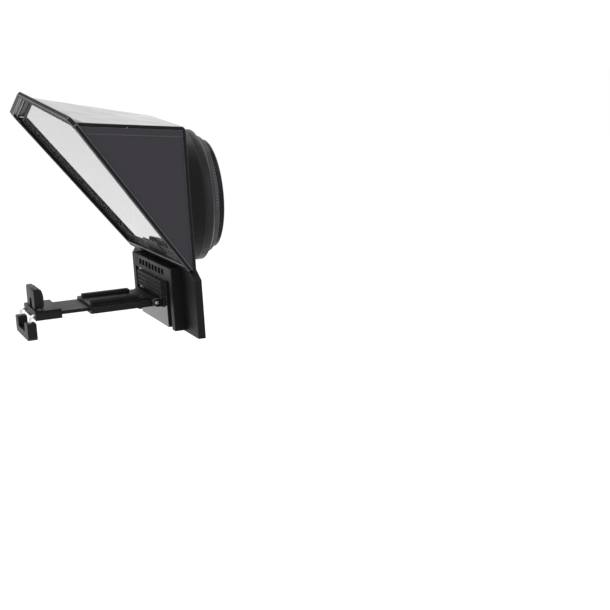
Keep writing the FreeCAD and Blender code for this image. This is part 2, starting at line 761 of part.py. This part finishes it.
def make_tray_pads():
    """Two rubber strips that the phone lies on."""
    strips = []
    for side in (-1, 1):
        body = new_body("tray_strip_" + ("left" if side > 0 else "right"))
        outline = new_sketch(body, "outline", "XY_Plane", -d.tray_top)
        add_polygon(outline, [
            (side * d.strip_in, -d.strip_rear), (side * d.strip_out, -d.strip_rear),
            (side * d.strip_out, -d.strip_front), (side * d.strip_in, -d.strip_front)])
        pad(body, "strip", outline, d.tray_top - d.strip_top)
        strips.append(body)
    return group("tray_pads", strips)


# ---------------------------------------------------------------- sliding clamp

def make_slide_plate():
    body = new_body("slide_plate")
    block = new_sketch(body, "block", "XZ_Plane", d.block_rear)
    add_polygon(block, tray_section())
    pad(body, "front_block", block, d.block_front - d.block_rear)
    blade = new_sketch(body, "blade", "XZ_Plane", d.slide_rear)
    add_polygon(blade, box_points(d.slide_half, d.slide_top, d.slide_bottom))
    pad(body, "blade_plate", blade, d.block_rear - d.slide_rear)
    holes = new_sketch(body, "rod_holes", "XZ_Plane", d.block_front)
    for side in (-1, 1):
        add_circle(holes, d.rod_radius, side * d.rod_x, -d.rod_drop)
    pocket(body, "rod_drilling", holes, d.block_front - d.rod_start)
    taps = new_sketch(body, "set_screw_holes", "XY_Plane", -d.tray_top)
    for side in (-1, 1):
        add_circle(taps, d.small_shank, side * d.rod_x, -d.set_screw_reach)
    pocket(body, "set_screw_drilling", taps, d.rod_drop - d.rod_radius - d.tray_top)
    return body


def make_front_jaw():
    body = new_body("front_jaw")
    profile = new_sketch(body, "profile", "YZ_Plane")
    add_polygon(profile, [
        (-d.jaw_front, -d.tray_top), (-d.jaw_back, -d.tray_top), (-d.jaw_back, -d.jaw_top),
        (-d.jaw_front, -d.jaw_top)])
    pad(body, "block", profile, d.jaw_half * 2, both=True)
    arch = new_sketch(body, "arch", "XZ_Plane", d.jaw_front)
    add_polygon(arch, mirrored([
        (d.arch_half, -d.tray_top), (d.arch_half, -(d.tray_top - d.arch_side)),
        (d.arch_point, -(d.tray_top - d.arch_top))]))
    pocket(body, "arch_cut", arch, d.arch_depth)
    top = -d.jaw_top.number
    round_edges(body, "top_round", d.jaw_round, lambda edge: along(Vector(1, 0, 0))(edge)
                and abs(edge.Vertexes[0].Z - top) < 0.01)
    return body


def make_jaw_pad():
    """A rubber pad with a rounded face towards the phone."""
    body = new_body("jaw_pad")
    profile = new_sketch(body, "profile", "YZ_Plane")
    back = -d.phone_front
    add_polygon(profile, [
        (-d.jaw_back, -(d.tray_top - d.pad_seat)), (back - d.pad_curve, -(d.tray_top - d.pad_seat)),
        (back, -(d.tray_top - d.pad_foot)), (back, -(d.jaw_top + d.pad_shoulder)),
        (back - d.pad_curve, -(d.jaw_top + d.pad_head)), (-d.jaw_back, -(d.jaw_top + d.pad_cap))])
    pad(body, "rubber", profile, (d.jaw_half - d.pad_side) * 2, both=True)
    return body


def make_pull_rod(label, side):
    """A steel wire that leaves the block forwards and bends down into the grip."""
    across = side * d.rod_x
    down_y = -(d.grip_front + d.grip_back) / 2
    bend_y = down_y + d.rod_bend
    bend_z = -d.rod_drop - d.rod_bend
    straight = cylinder(label + "_straight", d.rod_radius, -bend_y - d.rod_start,
                        (across, -d.rod_start, -d.rod_drop), Vector(0, -1, 0))
    drop = cylinder(label + "_drop", d.rod_radius, bend_z + d.rod_end,
                    (across, down_y, -d.rod_end), Vector(0, 0, 1))
    elbow = doc.addObject("Part::Torus", label + "_elbow")
    bind(elbow, "Radius1", d.rod_bend)
    bind(elbow, "Radius2", d.rod_radius)
    elbow.Angle3 = 90
    turn = Rotation(Vector(0, -1, 0), Vector(0, 0, 1), Vector(-1, 0, 0), "XYZ")
    elbow.Placement = Placement(Vector(across.number, bend_y.number, bend_z.number), turn)
    for letter, value in zip("xyz", (across, bend_y, bend_z)):
        bind(elbow, "Placement.Base." + letter, value)
    return fuse(label, [straight, elbow, drop])


def make_pull_handle():
    body = new_body("pull_handle")
    outline = new_sketch(body, "outline", "XZ_Plane", d.grip_back)
    add_polygon(outline, mirrored([
        (d.grip_half - d.grip_bevel, -d.grip_bottom), (d.grip_half, -(d.grip_bottom - d.grip_bevel)),
        (d.grip_half, -(d.grip_top + d.grip_edge)), (d.grip_half - d.grip_edge, -d.grip_top),
        (d.notch_half + d.grip_edge, -d.grip_top), (d.notch_half, -(d.grip_top + d.grip_edge)),
        (d.notch_half, -d.notch_bottom)]))
    pad(body, "bar", outline, d.grip_front - d.grip_back)
    holes = new_sketch(body, "rod_holes", "XY_Plane", -d.grip_top)
    middle = -(d.grip_front + d.grip_back) / 2
    for side in (-1, 1):
        add_circle(holes, d.rod_radius, side * d.rod_x, middle)
    pocket(body, "rod_drilling", holes, d.rod_end - d.grip_top)
    return body


def make_springs():
    """Two tension springs behind the blade, drawn as thin tubes."""
    tubes = []
    for side in (-1, 1):
        name = "spring_" + ("left" if side > 0 else "right")
        base = (side * d.spring_x, -(d.channel_rear + d.knuckle_gap), -d.rod_drop)
        length = d.slide_rear - d.channel_rear - d.knuckle_gap * 2
        outer = cylinder(name + "_outside", d.spring_outer, length, base, Vector(0, -1, 0))
        inner = cylinder(name + "_inside", d.spring_inner, length, base, Vector(0, -1, 0))
        tube = doc.addObject("Part::Cut", name)
        tube.Base = outer
        tube.Tool = inner
        tubes.append(tube)
    return group("clamp_springs", tubes)


def make_all():
    back = Vector(0, 1, 0)
    tap_depth = d.rod_drop - d.rod_radius - d.tray_top
    set_screws = [(side * d.rod_x, -d.set_screw_reach, -d.tray_top) for side in (-1, 1)]
    nodes = [
        make_step_ring(), make_lens_ring(), make_ring_retainer(),
        screws("retainer_screws", retainer_places(), back, d.small_shank, d.small_head,
               d.small_grip, d.small_cap),
        make_felt_ring(), make_rear_frame(),
        make_hood_side("hood_left", 1), make_hood_side("hood_right", -1), make_hood_top(),
        make_front_rim(), make_glass(), make_gasket(), make_glass_latch(),
        group("glass_clips", make_glass_clips()),
        make_base_cover(), make_front_panel(), make_base_grille(), make_rear_pad(),
        screws("base_screws", base_screw_places(), back * -1, d.screw_shank, d.screw_head,
               d.screw_grip, d.screw_cap),
        make_hinge_bracket(), make_hinge_pin(), make_phone_tray(), make_tray_pads(), make_springs(),
        make_slide_plate(), make_front_jaw(), make_jaw_pad(),
        make_pull_rod("pull_rod_left", 1), make_pull_rod("pull_rod_right", -1),
        screws("rod_set_screws", set_screws, Vector(0, 0, -1), d.small_shank, d.set_screw_head,
               tap_depth, d.screw_cap),
        make_pull_handle(),
    ]
    return nodes


def check(nodes):
    """Stop on any failed object or bad solid."""
    doc.recompute()
    for obj in doc.Objects:
        if "Invalid" in obj.State or "Error" in obj.State:
            raise RuntimeError("%s failed: %s" % (obj.Name, obj.State))
    for node in nodes:
        if node.Shape.isNull() or not node.Shape.isValid() or not node.Shape.Solids:
            raise RuntimeError("%s has a bad shape" % node.Label)


nodes = make_all()
check(nodes)
os.makedirs("parts", exist_ok=True)
for node in nodes:
    node.Shape.exportStep(os.path.join("parts", node.Label + ".step"))
    box = node.Shape.BoundBox
    print("%-22s solids %d volume %9.1f  x %7.1f %7.1f  y %7.1f %7.1f  z %7.1f %7.1f" % (
        node.Label, len(node.Shape.Solids), node.Shape.Volume,
        box.XMin, box.XMax, box.YMin, box.YMax, box.ZMin, box.ZMax))
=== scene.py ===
"""Looks of the clip-on teleprompter: camera, studio, procedural materials and detailed pieces (metres)."""
import json
import math

import bmesh
import bpy
from mathutils import Matrix, Vector


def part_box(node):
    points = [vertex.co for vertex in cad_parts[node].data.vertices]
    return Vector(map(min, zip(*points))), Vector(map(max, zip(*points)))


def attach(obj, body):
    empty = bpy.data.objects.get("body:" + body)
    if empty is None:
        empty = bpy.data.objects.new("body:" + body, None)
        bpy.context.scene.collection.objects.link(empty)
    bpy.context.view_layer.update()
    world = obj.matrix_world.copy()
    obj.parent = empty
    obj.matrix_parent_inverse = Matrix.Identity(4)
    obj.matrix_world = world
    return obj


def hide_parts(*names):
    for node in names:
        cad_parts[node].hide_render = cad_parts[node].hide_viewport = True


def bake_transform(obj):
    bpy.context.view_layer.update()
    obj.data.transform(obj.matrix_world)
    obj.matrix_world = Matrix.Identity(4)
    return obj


MM = 0.001
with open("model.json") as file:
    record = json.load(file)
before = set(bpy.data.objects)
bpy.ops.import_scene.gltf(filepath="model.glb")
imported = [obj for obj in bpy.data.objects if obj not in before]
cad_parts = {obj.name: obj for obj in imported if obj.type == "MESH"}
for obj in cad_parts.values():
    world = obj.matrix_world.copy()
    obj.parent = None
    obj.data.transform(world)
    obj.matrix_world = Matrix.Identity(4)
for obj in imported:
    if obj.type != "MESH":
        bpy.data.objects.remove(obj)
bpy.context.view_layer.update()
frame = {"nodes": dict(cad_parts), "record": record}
nodes = frame["nodes"]


# ---------------------------------------------------------------- camera and studio

CAMERA_AZIMUTH = 69.09
CAMERA_ELEVATION = 10.85
CAMERA_ROLL = -3.48
CAMERA_DISTANCE = 0.82576
CAMERA_TARGET = Vector((0.17312, 0.008, -0.05535))
CAMERA_LENS = 79.93
SENSOR_WIDTH = 36
LIGHT_TARGET = (0, -0.05, 0)
WORLD_STRENGTH = 1.04
FLOOR_LEVEL = -0.34
FLOOR_HALF = 12


def make_camera():
    azimuth = math.radians(CAMERA_AZIMUTH)
    elevation = math.radians(CAMERA_ELEVATION)
    roll = math.radians(CAMERA_ROLL)
    flat = math.cos(elevation)
    back = Vector((math.sin(azimuth) * flat, -math.cos(azimuth) * flat, math.sin(elevation)))
    level = Vector((math.cos(azimuth), math.sin(azimuth), 0))
    above = back.cross(level)
    right = level * math.cos(roll) + above * math.sin(roll)
    up = above * math.cos(roll) - level * math.sin(roll)
    data = bpy.data.cameras.new("camera")
    data.lens = CAMERA_LENS
    data.sensor_width = SENSOR_WIDTH
    camera = bpy.data.objects.new("camera", data)
    bpy.context.scene.collection.objects.link(camera)
    turn = Matrix((right, up, back)).transposed().to_4x4()
    camera.matrix_world = Matrix.Translation(CAMERA_TARGET + back * CAMERA_DISTANCE) @ turn
    bpy.context.scene.camera = camera


def aim(obj, place, target):
    obj.location = place
    obj.rotation_euler = (Vector(target) - Vector(place)).to_track_quat("-Z", "Y").to_euler()


def softbox(name, place, size, power):
    data = bpy.data.lights.new(name, "AREA")
    data.shape = "RECTANGLE"
    data.size, data.size_y = size
    data.energy = power
    lamp = bpy.data.objects.new(name, data)
    bpy.context.scene.collection.objects.link(lamp)
    aim(lamp, place, LIGHT_TARGET)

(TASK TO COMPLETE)
Gather, from the listing above, every line carrying the word "empty".

(CORRECT RESULT)
    empty = bpy.data.objects.get("body:" + body)
    if empty is None:
        empty = bpy.data.objects.new("body:" + body, None)
        bpy.context.scene.collection.objects.link(empty)
    obj.parent = empty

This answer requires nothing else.